Tuesday, February 15, 2011

Laughter in the Holocaust

    Dr. Chaya Ostrower is a professor at Tel-Aviv University in Israel and her Ph.D thesis focused on the varying functions of laughter during the Holocaust. The paper is based on interviews with hundreds of Israeli Holocaust survivors. She divides the main role of laughter into the following: defense mechanism, aggression, sexuality, intellectual and social interactions. Many people have treated the subject of laughter during the Holocaust as taboo, but I think examining this topic would be a great way of revealing the function and importance of laughter.
    On laughter's role as a defense mechanism, Ostrower points out the importance of laughing as a way to deal with the overall traumatic experience in the concentration camp. One interviewee said, "there were many people who died before their time was up because they did not know how to laugh at themselves." An important distinction must be drawn here. Laughter by the prisoners was not aimed at the experiences they were undergoing, after all, there is nothing funny about the concentration camps. Rather, their laughter is directed at themselves and others around them. It helps to divert attention away from the atrocities happening all around them.
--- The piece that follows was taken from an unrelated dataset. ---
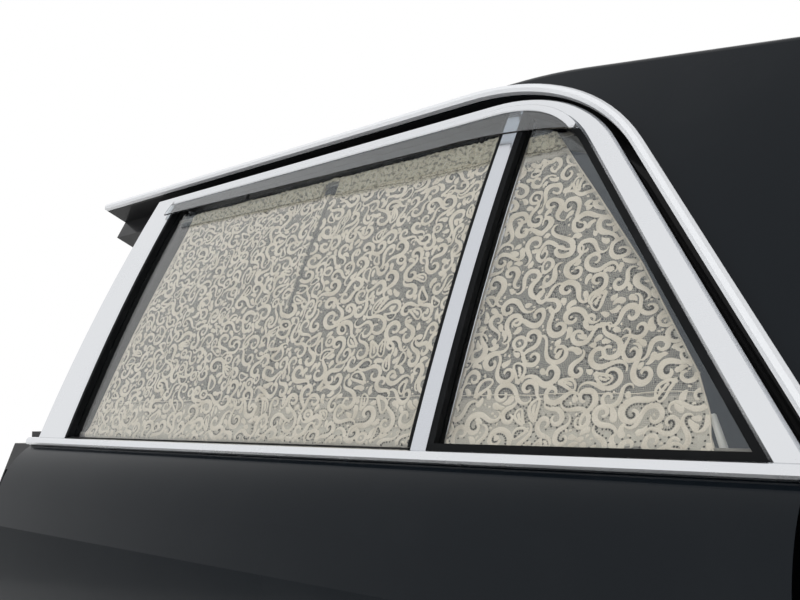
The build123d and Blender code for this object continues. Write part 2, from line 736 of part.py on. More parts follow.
# Hinges
pillar_leaf_y_outer, pillar_leaf_y_inner = -84.0, -46.0
door_leaf_y_outer, door_leaf_y_inner = -96.0, -58.0
for position, hinge_z in zip(("lower", "upper"), hinge_heights):
    with BuildPart() as pillar_leaf:
        box(pillar_rear_face, pillar_rear_face + leaf_thickness, pillar_leaf_y_outer, pillar_leaf_y_inner,
            hinge_z - leaf_height / 2, hinge_z + leaf_height / 2)
        for side in (-1, 1):
            knuckle_z = hinge_z + side * (knuckle_height + knuckle_gap)
            with BuildSketch(Plane.XY.offset(knuckle_z - knuckle_height / 2)):
                with BuildLine():
                    Polyline((pillar_rear_face, pillar_leaf_y_outer),
                             (pillar_rear_face, pillar_leaf_y_outer + 14),
                             (hinge_x + 5, hinge_y + 7), (hinge_x - 7, hinge_y - 5), close=True)
                make_face()
                with Locations((hinge_x, hinge_y)):
                    Circle(knuckle_radius)
            extrude(amount=knuckle_height)
        with BuildSketch(Plane.XY.offset(hinge_z - 1.5 * knuckle_height - knuckle_gap - 3)):
            with Locations((hinge_x, hinge_y)):
                Circle(pin_radius)
        extrude(amount=3 * knuckle_height + 2 * knuckle_gap + 6)
    finish(pillar_leaf, f"{position}_hinge_pillar_leaf")
    with BuildPart() as door_leaf:
        box(pan_front - leaf_thickness, pan_front, door_leaf_y_outer, door_leaf_y_inner,
            hinge_z - leaf_height / 2, hinge_z + leaf_height / 2)
        with BuildSketch(Plane.XY.offset(hinge_z - knuckle_height / 2)):
            with BuildLine():
                Polyline((pan_front, door_leaf_y_outer), (pan_front, door_leaf_y_outer + 14),
                         (hinge_x - 2, hinge_y + 8), (hinge_x, hinge_y - 8), close=True)
            make_face()
            with Locations((hinge_x, hinge_y)):
                Circle(knuckle_radius)
        extrude(amount=knuckle_height)
        with Locations((hinge_x, hinge_y, hinge_z)):
            Cylinder(pin_radius + pin_clear, knuckle_height + 2, mode=Mode.SUBTRACT)
    finish(door_leaf, f"{position}_hinge_door_leaf")

# Sill
with BuildPart() as sill:
    with BuildSketch(Plane.YZ.offset(frame_front)):
        with BuildLine():
            Polyline((-84, 0), (-106, 24), (-113, sill_top), (flange_y, sill_top), (flange_y, sill_step_top),
                     (cabin_y, sill_step_top), (cabin_y, 0), close=True)
        make_face()
        offset(amount=-box_wall, mode=Mode.SUBTRACT)
    extrude(amount=frame_rear - frame_front)
finish(sill, "sill")

# Centre pillar: a box that carries the hinges, a flange for the seal and a leaning upper part
upper_pillar_front = Lean(-612.0, door_front_line.per_up)
upper_pillar_rear = shifted(door_front_line, seal_inset + seal_width + 6)
with BuildPart() as centre_pillar:
    box(frame_front, pillar_rear_face, pillar_outer_y, flange_y, sill_top, waist_z)
    box(frame_front, front_flange_edge, flange_y, cabin_y, sill_step_top, flange_top)
    box(frame_front + box_wall, pillar_rear_face - box_wall, pillar_outer_y + box_wall, cabin_y - box_wall,
        sill_top, waist_z - pillar_cap, mode=Mode.SUBTRACT)
    with BuildSketch(Plane.YZ):
        with BuildLine():
            Polyline((pillar_outer_y - 1, waist_z - head_drop - head_slant),
                     (pillar_outer_y - 1, waist_z + 1),
                     (pillar_outer_y + head_setback, waist_z + 1), (pillar_outer_y + head_setback, waist_z),
                     (pillar_outer_y, waist_z - head_drop), close=True)
        make_face()
    extrude(amount=half_length, both=True, mode=Mode.SUBTRACT)
finish(centre_pillar, "centre_pillar")

with BuildPart() as upper_pillar:
    side_slab(-rail_depth, -rail_face_depth)
    with BuildSketch(window_plane):
        leaning_face(upper_pillar_front, upper_pillar_rear, skirt_low, rail_low)
    extrude(amount=160, both=True, mode=Mode.INTERSECT)
    split(bisect_by=Plane.XY.offset(flange_top), keep=Keep.TOP)
finish(upper_pillar, "upper_pillar")

# Body side and roof as one solid, a distance inside the outer panel
roof_edge_round = 10.0
roof_edge_up = window_top + top_band + drip_width + roof_edge_round / 2 + 0.5
roof_crown = 0.12
roof_inner_y = 190.0
roof_fall_start = 200.0
roof_fall_radius = 600.0
roof_fall = atan2(0.165, 1.0)
roof_body_depth = 300.0
panel_sheet = 2.0
roof_edge = side_point(roof_edge_up, -panel_depth)
roof_plane = Plane(origin=(0, *roof_edge), x_dir=(1, 0, 0), z_dir=(0, -1, -roof_crown))


def roof_body(inset, front, rear):
    """Everything inside the panel's side and roof, moved in by the inset, with its rounded edge."""
    side_slab(-roof_body_depth - 2 * inset, -panel_depth - inset)
    reach = roof_fall_radius - inset
    turn_end = (roof_fall_start + reach * sin(roof_fall), reach * cos(roof_fall) - roof_fall_radius)
    half_fall = roof_fall / 2
    turn_middle = (roof_fall_start + reach * sin(half_fall), reach * cos(half_fall) - roof_fall_radius)
    rear_height = turn_end[1] - (rear - turn_end[0]) * sin(roof_fall) / cos(roof_fall)
    with BuildSketch(roof_plane) as side_view:
        with BuildLine():
            Line((front, -half_length), (front, -inset))
            Line((front, -inset), (roof_fall_start, -inset))
            ThreePointArc((roof_fall_start, -inset), turn_middle, turn_end)
            Line(turn_end, (rear, rear_height))
            Line((rear, rear_height), (rear, -half_length))
            Line((rear, -half_length), (front, -half_length))
        make_face()
    extrude(side_view.sketch, amount=half_length, both=True, mode=Mode.INTERSECT)
    roof_turn = edges().filter_by(
        lambda edge: edge.center().Z > side_point(rail_low - seal_width, 0.0)[1]
        and edge.center().Y < roof_edge[0] + 30
    )
    fillet(roof_turn, roof_edge_round - inset)


with BuildPart() as roof_core:
    roof_body(panel_sheet, frame_front - outline_overlap, frame_rear + outline_overlap)

# Roof rail behind the outer panel
with BuildPart() as roof_rail:
    side_slab(-rail_depth, -rail_face_depth)
    with BuildSketch(window_plane):
        leaning_face(Lean(frame_front, 0.0), Lean(frame_rear, 0.0), rail_low, rail_high)
    extrude(amount=160, both=True, mode=Mode.INTERSECT)
    add(roof_core.part, mode=Mode.INTERSECT)
finish(roof_rail, "roof_rail")

# Rear pillar: the sloping part behind the quarter pane and the lock pillar below the belt
with BuildPart() as rear_pillar:
    side_slab(-rail_depth, -rail_face_depth)
    with BuildSketch(window_plane):
        leaning_face(Lean(0.0, 0.0), Lean(frame_rear, 0.0), skirt_low, rail_low)
        outer_window(-seal_inset - seal_width - 4, mode=Mode.SUBTRACT)
    extrude(amount=160, both=True, mode=Mode.INTERSECT)
    add(roof_core.part, mode=Mode.INTERSECT)
    split(bisect_by=Plane.XY.offset(flange_top), keep=Keep.TOP)
finish(rear_pillar, "rear_pillar")

with BuildPart() as lock_pillar:
    with BuildSketch(Plane.YZ.offset(lock_pillar_face)):
        side_profile(skin_thickness, inboard=flange_y)
    extrude(amount=frame_rear - lock_pillar_face)
    box(rear_flange_edge, frame_rear, flange_y, cabin_y, sill_step_top, flange_top)
    box(lock_pillar_face + box_wall, frame_rear - box_wall, flange_y - 2 * box_wall, cabin_y - box_wall, 0,
        waist_z - pillar_cap, mode=Mode.SUBTRACT)
    with BuildSketch(Plane.YZ.offset(lock_pillar_face + box_wall)) as hollow:
        side_profile(skin_thickness + box_wall, inboard=flange_y)
        with Locations((0, waist_z)):
            Rectangle(2 * half_length, 2 * pillar_cap, mode=Mode.SUBTRACT)
    extrude(hollow.sketch, amount=frame_rear - lock_pillar_face - 2 * box_wall, mode=Mode.SUBTRACT)
finish(lock_pillar, "lock_pillar")

with BuildPart() as quarter_skin:
    with BuildSketch(Plane.YZ.offset(lock_pillar_face)):
        side_profile(0.0, inboard=flange_y)
        side_profile(skin_thickness, inboard=flange_y, mode=Mode.SUBTRACT)
    extrude(amount=frame_rear - lock_pillar_face)
finish(quarter_skin, "quarter_skin")

# Outer panel round the window opening, turned over into the roof along an edge that falls to the rear
def opening_face(grow, mode=Mode.ADD):
    """Outline of the opening in the outer panel, open towards the front."""
    window_face(Lean(-half_length - 60, 0.0), shifted(rear_slope_line, shut_band + grow),
                window_top + top_band + grow, opening_corner_radius + grow, low=side_low, mode=mode)


with BuildPart() as roof_panel:
    roof_body(0.0, frame_front, frame_rear)
    add(roof_core.part, mode=Mode.SUBTRACT)
    with BuildSketch(window_plane) as opening:
        opening_face(0.0)
    extrude(opening.sketch, amount=160, both=True, mode=Mode.SUBTRACT)
    box(frame_front, frame_rear, outboard_limit, roof_inner_y, waist_z, 2 * belt_top, mode=Mode.INTERSECT)
finish(roof_panel, "roof_panel")

with BuildPart() as opening_flange:
    side_slab(-rail_face_depth, -panel_depth - panel_sheet)
    with BuildSketch(window_plane):
        opening_face(panel_sheet)
        leaning_face(Lean(frame_front, 0.0), far_rear, skirt_low, side_high, mode=Mode.INTERSECT)
        opening_face(0.0, mode=Mode.SUBTRACT)
    extrude(amount=160, both=True, mode=Mode.INTERSECT)
    split(bisect_by=Plane.XY.offset(waist_z), keep=Keep.TOP)
finish(opening_flange, "opening_flange")

# Bright drip moulding along the opening
with BuildPart() as drip_moulding:
    side_slab(-panel_depth, drip_rise)
    with BuildSketch(window_plane):
        opening_face(drip_width)
        leaning_face(Lean(frame_front, 0.0), far_rear, skirt_low, side_high, mode=Mode.INTERSECT)
        opening_face(0.0, mode=Mode.SUBTRACT)
    extrude(amount=160, both=True, mode=Mode.INTERSECT)
    split(bisect_by=Plane.XY.offset(belt_top), keep=Keep.TOP)
    chamfer(trim_edges(drip_moulding, belt_top + 1), drip_bevel)
finish(drip_moulding, "drip_moulding")

# Rubber seal round the aperture, with a short step where the window side meets the lower side
step_low, step_high = belt_top - 8.0, belt_top + 6.0
with BuildPart() as aperture_seal:
    side_slab(-rail_face_depth, -frame_depth - seal_clear)
    with BuildSketch(window_plane):
        outer_window(-seal_inset)
        outer_window(-seal_inset - seal_width, mode=Mode.SUBTRACT)
    extrude(amount=160, both=True, mode=Mode.INTERSECT)
    split(bisect_by=Plane.XY.offset(waist_z + 2), keep=Keep.TOP)
    box(seal_front, seal_rear, inner_y + seal_clear, flange_y, seal_bottom, step_high)
    box(along(door_front_line, 0, seal_inset), seal_rear, inner_y + seal_clear, flange_y, step_low, step_high)
    box(seal_front, along(rear_slope_line, 0, -seal_inset), inner_y + seal_clear, flange_y,
        step_low, step_high)
    box(seal_front + seal_width, seal_rear - seal_width, inner_y + seal_clear, flange_y,
        seal_bottom + seal_width, step_high, mode=Mode.SUBTRACT)
finish(aperture_seal, "aperture_seal")
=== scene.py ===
"""Finishes, lace curtains and small fittings of a hearse side door hung in its body frame.

Lengths are in metres in the model's own frame: X runs rearwards, Y inboard and Z up.
"""

import logging
import math
from collections.abc import Iterable, Sequence
from dataclasses import dataclass, field
from enum import Enum

import bpy
import numpy as np
from mathutils import Matrix, Vector


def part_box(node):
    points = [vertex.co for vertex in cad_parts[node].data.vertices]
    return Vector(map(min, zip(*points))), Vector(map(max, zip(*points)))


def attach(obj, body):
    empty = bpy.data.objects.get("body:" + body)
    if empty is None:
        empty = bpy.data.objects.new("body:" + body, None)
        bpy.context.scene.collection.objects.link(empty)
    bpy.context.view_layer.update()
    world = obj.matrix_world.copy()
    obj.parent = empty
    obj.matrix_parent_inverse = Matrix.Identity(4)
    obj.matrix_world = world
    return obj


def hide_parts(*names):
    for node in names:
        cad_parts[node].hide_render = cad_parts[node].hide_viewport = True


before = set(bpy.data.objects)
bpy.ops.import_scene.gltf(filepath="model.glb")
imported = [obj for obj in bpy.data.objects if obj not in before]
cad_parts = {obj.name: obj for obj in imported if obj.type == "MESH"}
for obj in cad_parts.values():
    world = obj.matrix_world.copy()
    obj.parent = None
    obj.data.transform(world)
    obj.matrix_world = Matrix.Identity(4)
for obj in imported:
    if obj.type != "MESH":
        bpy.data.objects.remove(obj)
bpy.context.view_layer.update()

log = logging.getLogger("hearse_door")
MM = 0.001
Pair = tuple[float, float]
Triple = tuple[float, float, float]
Colour = Triple

# One turn as the waves of the cloth count it
WAVE_TURN = 6.28


class Body(Enum):
    """The two bodies that a piece can ride on."""

    SIDE = "body_side"
    DOOR = "door"


class Slot(Enum):
    """Material slots of the record that the scene's own pieces use."""

    SATIN = "satin_chrome"
    BRIGHT = "bright_chrome"
    RUBBER = "black_rubber"
    LACE = "cream_lace"
    ZINC = "zinc_steel"
    VINYL = "black_vinyl"


# Shader maths


class Cell(Enum):
    """What is measured inside random cells."""

    MIDDLE = "F1"
    EDGE = "DISTANCE_TO_EDGE"


class Value:
    """A number that varies over a surface, held as a socket, with arithmetic on it."""

    def __init__(self, nodes: "Nodes", socket: bpy.types.NodeSocket) -> None:
        """Wrap an output socket of a tree."""
        self.nodes = nodes
        self.socket = socket

    def _math(self, operation: str, first: object, second: object) -> "Value":
        """Add one Math node.

        Args:
            operation: name of the Math node's operation.
            first: left number or value.
            second: right number or value.

        Returns:
            The node's result.
        """
        node = self.nodes.add("ShaderNodeMath", {"operation": operation}, {0: first, 1: second})
        return Value(self.nodes, node.outputs[0])

    def __add__(self, other: object) -> "Value":
        """Sum."""
        return self._math("ADD", self, other)

    __radd__ = __add__

    def __sub__(self, other: object) -> "Value":
        """Difference."""
        return self._math("SUBTRACT", self, other)

    def __rsub__(self, other: object) -> "Value":
        """Difference from a number."""
        return self._math("SUBTRACT", other, self)

    def __mul__(self, other: object) -> "Value":
        """Product."""
        return self._math("MULTIPLY", self, other)

    __rmul__ = __mul__

    def maximum(self, other: object) -> "Value":
        """Larger of the two."""
        return self._math("MAXIMUM", self, other)

    def step(self, low: float, high: float) -> "Value":
        """Smooth step of the value.

        Args:
            low: value that gives 0.
            high: value that gives 1.

        Returns:
            A mask from 0 to 1.
        """
        inputs = {"Value": self, 1: low, 2: high}
        node = self.nodes.add("ShaderNodeMapRange", {"interpolation_type": "SMOOTHSTEP"}, inputs)
        return Value(self.nodes, node.outputs[0])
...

People who refused to laugh probably had a difficult time understanding why they were subjected to such terrible and inconceivable things. Humor provides insulation against trauma and helps people to cope with it. For the prisoners in Auschwitz, laughing gives them hope and the strength to keep going.
    The various other functions further prove that laughter is an integral part of human existence. It helps people to persevere through madness by reminding them of their humanity. One of the main goals during the Holocaust of the Nazis was to erase the humanity within the prisoners - by humiliating them, by subjecting them to brutal conditions. However, as Ostrower points out, laughter created a sense of community among those who laughed. We consider the capacity to laugh at a joke as a sign of someone being a complete and normal huma being and an integral part of a functioning society. In a sense, the humor and the jokes were perhaps the last connection many prisoners had with the world they once knew.
   Ostrower's paper makes similar arguments to Kessey's quote in the previous post. Both emphasizes the importance of laughter as a way of dealing with the madness and cruelty in the world. Kessey's point that those who could not laugh eventually succumbs to the pressure runs parallel with the point that many during Holocaust died because they were incapable of dealing with the stress.

Tuesday, February 1, 2011

We live in the cuckoo's nest

"You have to laugh at the things that hurt you just to keep yourself in balance, just to keep the world from running you plumb crazy." - from Ken Kesey's One Flew Over the Cuckoo's Nest
    The above quote was from a narrative by Chief Bromden, who has been locked up in a mental asylum for years, during a fishing trip organized by a new patient, the rebellious Randle McMurphy. Prior to the arrival of McMurphy, the patients (as well as the staff) are intimidated into submissions by the domineering Nurse Ratched, who does not hesitate to deprive the patients of the most basic needs - food, medicine, etc. - and subjects them to electro-shock therapy and even lobotomy. In other words, she's willing to do anything to maintain her absolute control over the asylum. 
    However, McMurphy constantly undermines her authority with his antics and his ability to inspire the other patients. His most important and effective tool is his laughter. In a place constantly filled with chaos and madness - caused by patients and Ratched - McMurphy is able to maintain his sanity through laughter. The Chief implies that for many of those locked up in the asylum, social pressure and oppression drives people insane rather than their inner nature. Ratched and her staff's cruel treatments of the patients are constant reminders to those locked up that the world they live in is miserable and they have virtually no chance of escaping from it. Those who succumbs to the uncontrollable external factors eventually becomes "plumb crazy." I think that "crazy" here refers not only a loss in mental capacity but also inability to cope with reality. This is obvious in the case of the Chief, who pretends to be deaf and mute at the beginning of the novel. 
    McMurphy's roaring laughter reminds the patients that even in a chaotic world, misery doesn't necessarily have to be the only outcome of life. Eventually, the entire asylum follows his lead and helps to end Ratched's reign of terror (though this comes at the price of McMurphy's life). In a cruel and repressive world, people need laughter to give them the energy to keep going and hope for a better future. When Ratched robs the patients of their courage to laugh, they see the world as it is rather than how it should be. But McMurphy and his laughter gradually awaken the patients' desire for a life that they want but couldn't achieve. 
    I think that this is a great example to support my claim that laughter serves as a defense mechanism against physical and mental pains, especially those caused by circumstances beyond a person's control. For McMurphy and many people in the real world, laughter is the only way to cope with a society seemingly filled by madness and cruelty. "Laughing it off" seems like a flippant attitude toward difficulties life, but that kind of attitude might be best way to deal with it. Not doing so will slowly but surely deprive a person's strength and willingness to embrace reality. The change in the attitude and behavior of McMurphy's fellow patients points to this conclusion.